[TASK GOAL]: Output every line of the data exactly as it appears.

[PROVIDED MATERIAL]:
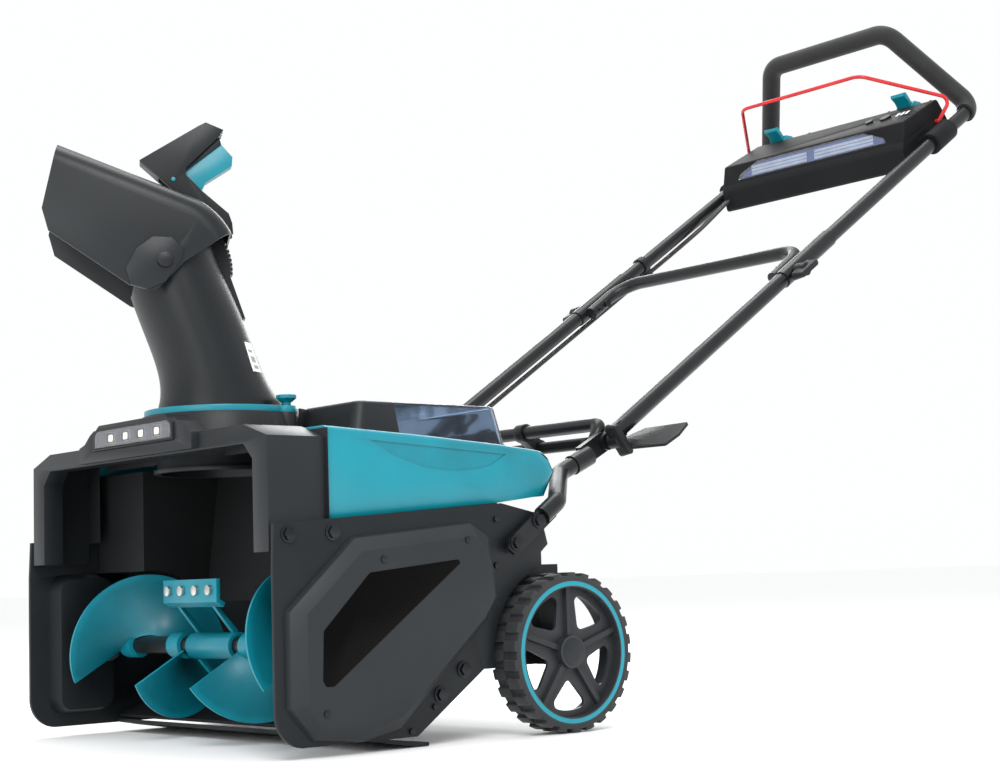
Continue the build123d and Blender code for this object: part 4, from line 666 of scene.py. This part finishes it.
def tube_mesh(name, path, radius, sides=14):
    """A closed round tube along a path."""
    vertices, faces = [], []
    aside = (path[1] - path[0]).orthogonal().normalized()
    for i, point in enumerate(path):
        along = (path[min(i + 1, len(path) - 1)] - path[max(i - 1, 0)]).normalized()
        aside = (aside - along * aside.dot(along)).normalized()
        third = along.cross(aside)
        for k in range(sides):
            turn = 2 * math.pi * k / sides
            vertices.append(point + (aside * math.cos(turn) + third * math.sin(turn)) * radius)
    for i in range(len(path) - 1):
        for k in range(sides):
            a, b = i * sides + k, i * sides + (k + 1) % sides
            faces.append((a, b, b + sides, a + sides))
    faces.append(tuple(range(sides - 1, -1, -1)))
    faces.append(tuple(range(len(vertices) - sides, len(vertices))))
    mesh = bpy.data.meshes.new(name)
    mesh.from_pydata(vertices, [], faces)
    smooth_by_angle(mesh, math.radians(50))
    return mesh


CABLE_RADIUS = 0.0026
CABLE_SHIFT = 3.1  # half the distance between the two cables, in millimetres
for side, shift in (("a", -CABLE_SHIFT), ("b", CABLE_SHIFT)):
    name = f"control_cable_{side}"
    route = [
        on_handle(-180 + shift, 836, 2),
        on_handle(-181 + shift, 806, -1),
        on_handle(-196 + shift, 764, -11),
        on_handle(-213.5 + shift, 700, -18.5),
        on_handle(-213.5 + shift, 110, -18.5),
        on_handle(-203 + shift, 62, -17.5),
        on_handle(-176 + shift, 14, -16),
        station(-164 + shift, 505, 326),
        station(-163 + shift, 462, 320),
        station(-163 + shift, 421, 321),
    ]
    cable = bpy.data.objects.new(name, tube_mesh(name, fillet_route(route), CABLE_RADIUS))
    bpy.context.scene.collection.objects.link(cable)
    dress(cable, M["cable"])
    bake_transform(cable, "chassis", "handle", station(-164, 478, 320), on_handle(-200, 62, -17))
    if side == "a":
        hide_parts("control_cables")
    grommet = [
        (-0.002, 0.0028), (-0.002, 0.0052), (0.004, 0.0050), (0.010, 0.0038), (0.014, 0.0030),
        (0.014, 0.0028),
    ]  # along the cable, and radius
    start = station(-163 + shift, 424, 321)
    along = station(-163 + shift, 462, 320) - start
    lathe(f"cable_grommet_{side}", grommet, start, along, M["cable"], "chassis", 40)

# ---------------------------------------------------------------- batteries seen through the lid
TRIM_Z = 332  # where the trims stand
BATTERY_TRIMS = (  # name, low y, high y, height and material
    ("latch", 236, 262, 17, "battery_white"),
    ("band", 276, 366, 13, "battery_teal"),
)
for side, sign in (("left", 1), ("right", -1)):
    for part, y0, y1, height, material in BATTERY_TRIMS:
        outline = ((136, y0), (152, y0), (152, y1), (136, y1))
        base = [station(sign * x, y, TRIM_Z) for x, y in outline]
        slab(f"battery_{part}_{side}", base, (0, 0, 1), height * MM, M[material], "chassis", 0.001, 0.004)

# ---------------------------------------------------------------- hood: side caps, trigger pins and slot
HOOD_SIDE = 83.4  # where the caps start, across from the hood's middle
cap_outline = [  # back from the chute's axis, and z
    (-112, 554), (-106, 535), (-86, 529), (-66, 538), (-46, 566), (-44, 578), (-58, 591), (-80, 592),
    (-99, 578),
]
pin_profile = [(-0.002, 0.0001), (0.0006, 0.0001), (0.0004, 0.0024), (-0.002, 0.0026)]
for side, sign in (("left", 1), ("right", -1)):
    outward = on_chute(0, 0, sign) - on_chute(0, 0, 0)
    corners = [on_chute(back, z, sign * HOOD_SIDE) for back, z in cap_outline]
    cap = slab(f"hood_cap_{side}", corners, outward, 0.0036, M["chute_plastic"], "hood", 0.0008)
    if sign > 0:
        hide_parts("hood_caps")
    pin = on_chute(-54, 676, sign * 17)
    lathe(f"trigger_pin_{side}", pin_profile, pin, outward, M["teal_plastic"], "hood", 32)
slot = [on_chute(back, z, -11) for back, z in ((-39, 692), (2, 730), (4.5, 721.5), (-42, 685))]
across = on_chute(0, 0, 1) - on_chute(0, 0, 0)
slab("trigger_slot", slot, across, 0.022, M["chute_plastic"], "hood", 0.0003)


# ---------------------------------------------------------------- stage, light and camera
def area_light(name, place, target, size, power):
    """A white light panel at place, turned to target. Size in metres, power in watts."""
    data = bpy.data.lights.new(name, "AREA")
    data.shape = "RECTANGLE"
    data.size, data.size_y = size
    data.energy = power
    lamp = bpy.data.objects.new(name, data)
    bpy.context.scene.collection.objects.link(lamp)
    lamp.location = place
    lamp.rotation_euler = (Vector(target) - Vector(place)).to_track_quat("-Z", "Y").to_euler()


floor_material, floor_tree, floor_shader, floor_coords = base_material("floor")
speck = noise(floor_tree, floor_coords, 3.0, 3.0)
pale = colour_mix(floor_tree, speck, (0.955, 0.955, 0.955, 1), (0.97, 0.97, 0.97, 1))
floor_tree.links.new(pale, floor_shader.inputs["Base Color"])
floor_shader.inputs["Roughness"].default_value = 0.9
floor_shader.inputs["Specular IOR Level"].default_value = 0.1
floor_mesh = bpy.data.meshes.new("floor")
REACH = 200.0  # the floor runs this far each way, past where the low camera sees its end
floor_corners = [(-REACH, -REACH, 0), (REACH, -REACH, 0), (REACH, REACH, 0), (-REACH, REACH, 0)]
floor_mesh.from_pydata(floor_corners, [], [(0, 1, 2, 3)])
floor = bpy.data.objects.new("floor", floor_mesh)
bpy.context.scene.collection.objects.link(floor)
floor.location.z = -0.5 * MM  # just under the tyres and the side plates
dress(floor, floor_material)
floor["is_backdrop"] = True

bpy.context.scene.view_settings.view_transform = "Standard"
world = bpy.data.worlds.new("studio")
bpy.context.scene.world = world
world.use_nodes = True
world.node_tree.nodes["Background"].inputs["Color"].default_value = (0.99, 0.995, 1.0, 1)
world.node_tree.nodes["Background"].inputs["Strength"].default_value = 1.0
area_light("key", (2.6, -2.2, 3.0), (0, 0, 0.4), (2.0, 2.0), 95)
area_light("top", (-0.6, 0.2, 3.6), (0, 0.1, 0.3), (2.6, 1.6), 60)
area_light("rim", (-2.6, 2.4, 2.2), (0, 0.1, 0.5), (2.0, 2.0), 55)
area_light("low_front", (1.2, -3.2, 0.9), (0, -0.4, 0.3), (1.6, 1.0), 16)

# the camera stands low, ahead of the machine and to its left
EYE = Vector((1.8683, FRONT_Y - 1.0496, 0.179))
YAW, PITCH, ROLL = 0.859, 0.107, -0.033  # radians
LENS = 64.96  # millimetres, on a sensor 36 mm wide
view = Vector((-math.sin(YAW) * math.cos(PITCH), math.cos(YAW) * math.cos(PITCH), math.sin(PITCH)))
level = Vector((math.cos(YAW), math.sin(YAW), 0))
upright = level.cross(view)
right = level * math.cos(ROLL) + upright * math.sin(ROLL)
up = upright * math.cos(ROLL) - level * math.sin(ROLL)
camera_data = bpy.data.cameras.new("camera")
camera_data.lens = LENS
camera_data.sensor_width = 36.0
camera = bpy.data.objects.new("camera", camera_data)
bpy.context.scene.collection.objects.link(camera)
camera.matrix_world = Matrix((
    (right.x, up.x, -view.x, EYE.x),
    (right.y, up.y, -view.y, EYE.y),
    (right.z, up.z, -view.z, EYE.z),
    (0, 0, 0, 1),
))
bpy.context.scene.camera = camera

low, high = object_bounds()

[WRITTEN SOLUTION]:
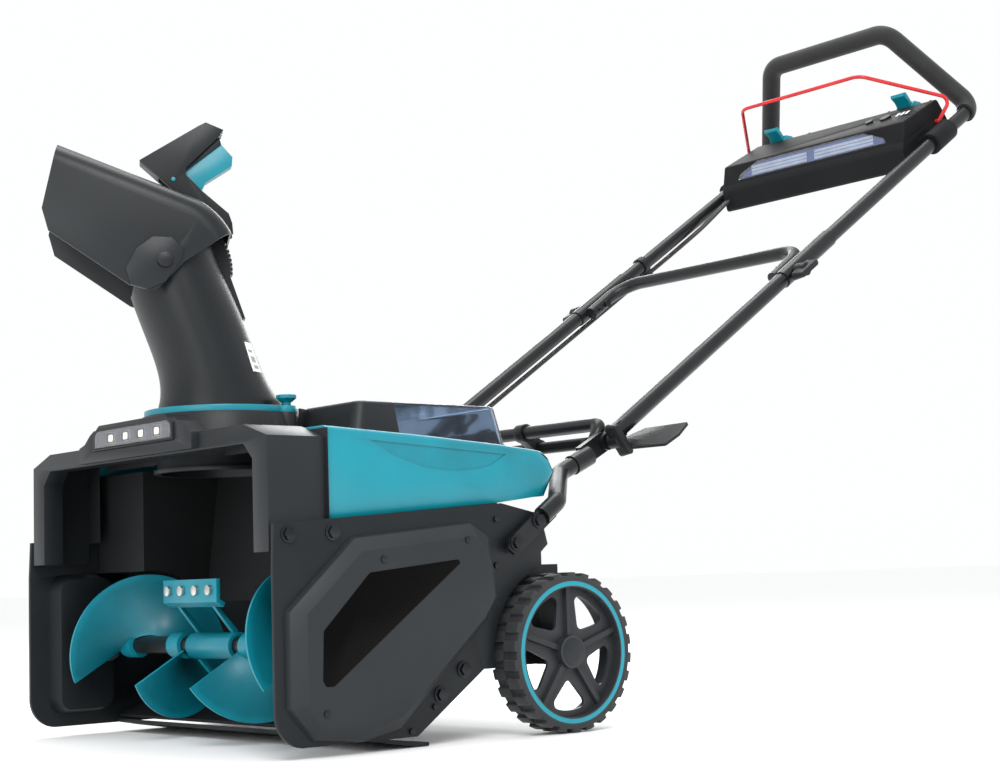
Continue the build123d and Blender code for this object: part 4, from line 666 of scene.py. This part finishes it.
def tube_mesh(name, path, radius, sides=14):
    """A closed round tube along a path."""
    vertices, faces = [], []
    aside = (path[1] - path[0]).orthogonal().normalized()
    for i, point in enumerate(path):
        along = (path[min(i + 1, len(path) - 1)] - path[max(i - 1, 0)]).normalized()
        aside = (aside - along * aside.dot(along)).normalized()
        third = along.cross(aside)
        for k in range(sides):
            turn = 2 * math.pi * k / sides
            vertices.append(point + (aside * math.cos(turn) + third * math.sin(turn)) * radius)
    for i in range(len(path) - 1):
        for k in range(sides):
            a, b = i * sides + k, i * sides + (k + 1) % sides
            faces.append((a, b, b + sides, a + sides))
    faces.append(tuple(range(sides - 1, -1, -1)))
    faces.append(tuple(range(len(vertices) - sides, len(vertices))))
    mesh = bpy.data.meshes.new(name)
    mesh.from_pydata(vertices, [], faces)
    smooth_by_angle(mesh, math.radians(50))
    return mesh


CABLE_RADIUS = 0.0026
CABLE_SHIFT = 3.1  # half the distance between the two cables, in millimetres
for side, shift in (("a", -CABLE_SHIFT), ("b", CABLE_SHIFT)):
    name = f"control_cable_{side}"
    route = [
        on_handle(-180 + shift, 836, 2),
        on_handle(-181 + shift, 806, -1),
        on_handle(-196 + shift, 764, -11),
        on_handle(-213.5 + shift, 700, -18.5),
        on_handle(-213.5 + shift, 110, -18.5),
        on_handle(-203 + shift, 62, -17.5),
        on_handle(-176 + shift, 14, -16),
        station(-164 + shift, 505, 326),
        station(-163 + shift, 462, 320),
        station(-163 + shift, 421, 321),
    ]
    cable = bpy.data.objects.new(name, tube_mesh(name, fillet_route(route), CABLE_RADIUS))
    bpy.context.scene.collection.objects.link(cable)
    dress(cable, M["cable"])
    bake_transform(cable, "chassis", "handle", station(-164, 478, 320), on_handle(-200, 62, -17))
    if side == "a":
        hide_parts("control_cables")
    grommet = [
        (-0.002, 0.0028), (-0.002, 0.0052), (0.004, 0.0050), (0.010, 0.0038), (0.014, 0.0030),
        (0.014, 0.0028),
    ]  # along the cable, and radius
    start = station(-163 + shift, 424, 321)
    along = station(-163 + shift, 462, 320) - start
    lathe(f"cable_grommet_{side}", grommet, start, along, M["cable"], "chassis", 40)

# ---------------------------------------------------------------- batteries seen through the lid
TRIM_Z = 332  # where the trims stand
BATTERY_TRIMS = (  # name, low y, high y, height and material
    ("latch", 236, 262, 17, "battery_white"),
    ("band", 276, 366, 13, "battery_teal"),
)
for side, sign in (("left", 1), ("right", -1)):
    for part, y0, y1, height, material in BATTERY_TRIMS:
        outline = ((136, y0), (152, y0), (152, y1), (136, y1))
        base = [station(sign * x, y, TRIM_Z) for x, y in outline]
        slab(f"battery_{part}_{side}", base, (0, 0, 1), height * MM, M[material], "chassis", 0.001, 0.004)

# ---------------------------------------------------------------- hood: side caps, trigger pins and slot
HOOD_SIDE = 83.4  # where the caps start, across from the hood's middle
cap_outline = [  # back from the chute's axis, and z
    (-112, 554), (-106, 535), (-86, 529), (-66, 538), (-46, 566), (-44, 578), (-58, 591), (-80, 592),
    (-99, 578),
]
pin_profile = [(-0.002, 0.0001), (0.0006, 0.0001), (0.0004, 0.0024), (-0.002, 0.0026)]
for side, sign in (("left", 1), ("right", -1)):
    outward = on_chute(0, 0, sign) - on_chute(0, 0, 0)
    corners = [on_chute(back, z, sign * HOOD_SIDE) for back, z in cap_outline]
    cap = slab(f"hood_cap_{side}", corners, outward, 0.0036, M["chute_plastic"], "hood", 0.0008)
    if sign > 0:
        hide_parts("hood_caps")
    pin = on_chute(-54, 676, sign * 17)
    lathe(f"trigger_pin_{side}", pin_profile, pin, outward, M["teal_plastic"], "hood", 32)
slot = [on_chute(back, z, -11) for back, z in ((-39, 692), (2, 730), (4.5, 721.5), (-42, 685))]
across = on_chute(0, 0, 1) - on_chute(0, 0, 0)
slab("trigger_slot", slot, across, 0.022, M["chute_plastic"], "hood", 0.0003)


# ---------------------------------------------------------------- stage, light and camera
def area_light(name, place, target, size, power):
    """A white light panel at place, turned to target. Size in metres, power in watts."""
    data = bpy.data.lights.new(name, "AREA")
    data.shape = "RECTANGLE"
    data.size, data.size_y = size
    data.energy = power
    lamp = bpy.data.objects.new(name, data)
    bpy.context.scene.collection.objects.link(lamp)
    lamp.location = place
    lamp.rotation_euler = (Vector(target) - Vector(place)).to_track_quat("-Z", "Y").to_euler()


floor_material, floor_tree, floor_shader, floor_coords = base_material("floor")
speck = noise(floor_tree, floor_coords, 3.0, 3.0)
pale = colour_mix(floor_tree, speck, (0.955, 0.955, 0.955, 1), (0.97, 0.97, 0.97, 1))
floor_tree.links.new(pale, floor_shader.inputs["Base Color"])
floor_shader.inputs["Roughness"].default_value = 0.9
floor_shader.inputs["Specular IOR Level"].default_value = 0.1
floor_mesh = bpy.data.meshes.new("floor")
REACH = 200.0  # the floor runs this far each way, past where the low camera sees its end
floor_corners = [(-REACH, -REACH, 0), (REACH, -REACH, 0), (REACH, REACH, 0), (-REACH, REACH, 0)]
floor_mesh.from_pydata(floor_corners, [], [(0, 1, 2, 3)])
floor = bpy.data.objects.new("floor", floor_mesh)
bpy.context.scene.collection.objects.link(floor)
floor.location.z = -0.5 * MM  # just under the tyres and the side plates
dress(floor, floor_material)
floor["is_backdrop"] = True

bpy.context.scene.view_settings.view_transform = "Standard"
world = bpy.data.worlds.new("studio")
bpy.context.scene.world = world
world.use_nodes = True
world.node_tree.nodes["Background"].inputs["Color"].default_value = (0.99, 0.995, 1.0, 1)
world.node_tree.nodes["Background"].inputs["Strength"].default_value = 1.0
area_light("key", (2.6, -2.2, 3.0), (0, 0, 0.4), (2.0, 2.0), 95)
area_light("top", (-0.6, 0.2, 3.6), (0, 0.1, 0.3), (2.6, 1.6), 60)
area_light("rim", (-2.6, 2.4, 2.2), (0, 0.1, 0.5), (2.0, 2.0), 55)
area_light("low_front", (1.2, -3.2, 0.9), (0, -0.4, 0.3), (1.6, 1.0), 16)

# the camera stands low, ahead of the machine and to its left
EYE = Vector((1.8683, FRONT_Y - 1.0496, 0.179))
YAW, PITCH, ROLL = 0.859, 0.107, -0.033  # radians
LENS = 64.96  # millimetres, on a sensor 36 mm wide
view = Vector((-math.sin(YAW) * math.cos(PITCH), math.cos(YAW) * math.cos(PITCH), math.sin(PITCH)))
level = Vector((math.cos(YAW), math.sin(YAW), 0))
upright = level.cross(view)
right = level * math.cos(ROLL) + upright * math.sin(ROLL)
up = upright * math.cos(ROLL) - level * math.sin(ROLL)
camera_data = bpy.data.cameras.new("camera")
camera_data.lens = LENS
camera_data.sensor_width = 36.0
camera = bpy.data.objects.new("camera", camera_data)
bpy.context.scene.collection.objects.link(camera)
camera.matrix_world = Matrix((
    (right.x, up.x, -view.x, EYE.x),
    (right.y, up.y, -view.y, EYE.y),
    (right.z, up.z, -view.z, EYE.z),
    (0, 0, 0, 1),
))
bpy.context.scene.camera = camera

low, high = object_bounds()